Pakistan wanted the end of “Indian influence,” while the U.S. sought the end of Jihadi groups. Now that the Taliban has retaken Afghanistan, the Pakistani fear of Indian influence across its northwest frontier is gone. There is little reason for Pakistan to pretend it had nothing to do with the Taliban or to act as an apologist for the Taliban’s obscurantist beliefs.
Pakistan would be better off accepting that the Americans know Pakistan’s policies of the last two decades and then figuring out what actions and arguments might be best received by the U.S. government in changed circumstances.
China, Iran and Russia worked out their own deals with the Taliban to push the Americans out of Afghanistan. They will all have different, and possibly contending, interests now. President Putin has already voiced Russia’s concerns about radical Islamism spilling over into Central Asia.
The anti-American coalition that enabled the Taliban victory will now pull in different directions. Pakistan should now consider aligning more closely with the U.S. in preventing a resurgence of Islamist terrorist groups such as al Qaeda and Tehrik-e-Taliban Pakistan (TTP). The ISI is presumed to be well informed about conditions on the ground in Afghanistan. Pakistan could be helpful to the U.S., India and other countries in preventing future terrorist attacks. But only if Pakistan’s leaders decide on that as their objective.

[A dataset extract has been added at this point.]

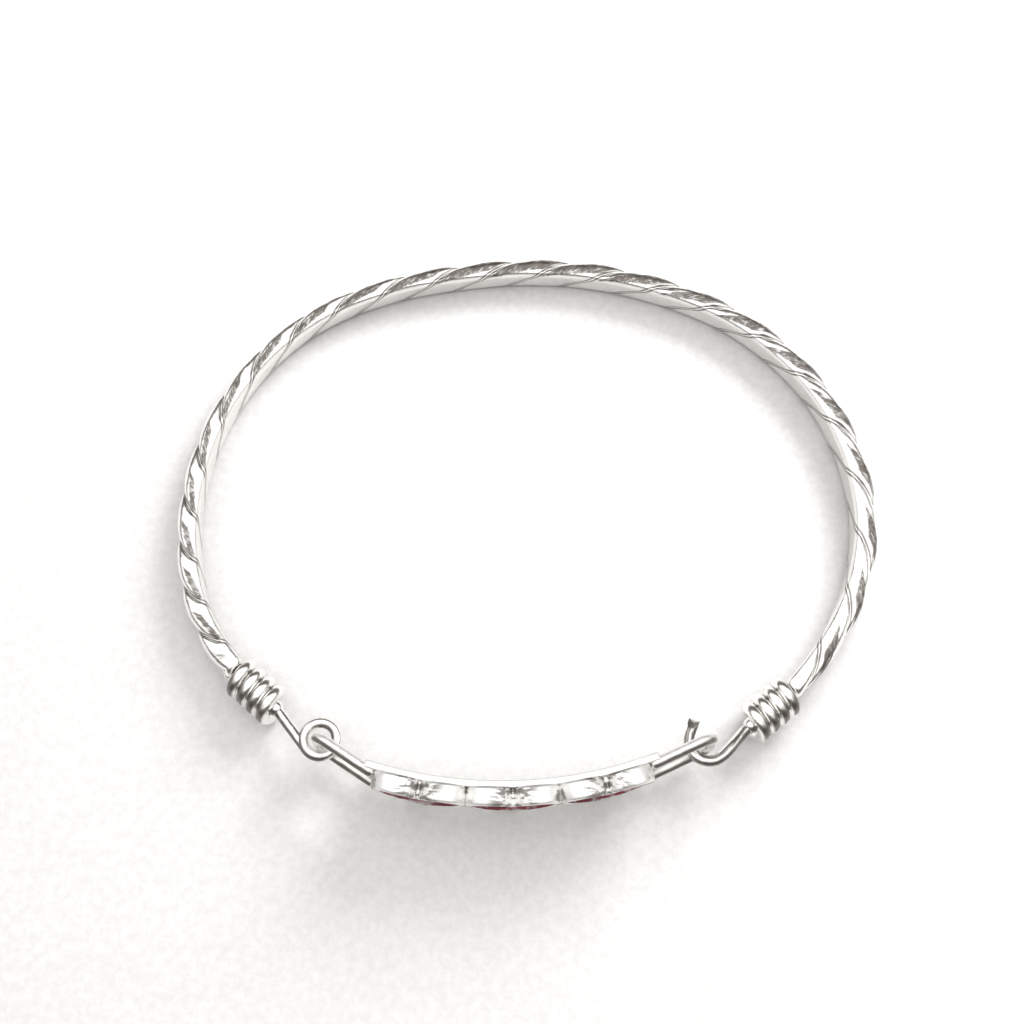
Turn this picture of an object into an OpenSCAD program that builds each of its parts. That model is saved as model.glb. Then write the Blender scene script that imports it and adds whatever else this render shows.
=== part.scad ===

Pakistan would still have to convince Americans that it has turned its back on all Jihadi terrorist groups, including those targeting India. But real counter-terrorism cooperation going forward would be a better foundation for U.S.-Pakistan relations than playing the old victimhood song that did not and will not sell in the U.S.
Pakistan must take seriously American wounds inflicted by Pakistan’s widely believed support of the Taliban and other terrorist groups instead of denying them. Prime Minister Khan’s preference for supporting the most die-herd anti-western ideas and packaging them as an Islamic ideology is not missed in Washington.
Americans, on the other hand, must not ignore Pakistan’s importance in its region and the world. Until fresh, solid foundations are laid for the U.S.-Pakistan relationship, Pakistan’s old siren’s song will not play well and will not help improve relations.
Husain Haqqani is director for South and Central Asia at the Hudson Institute. He served as Pakistan’s ambassador to the U.S., 2008-11. Harlan Ullman, Ph.D, advised the Pakistani government from 2008-2012 and is a senior adviser at the Atlantic Council.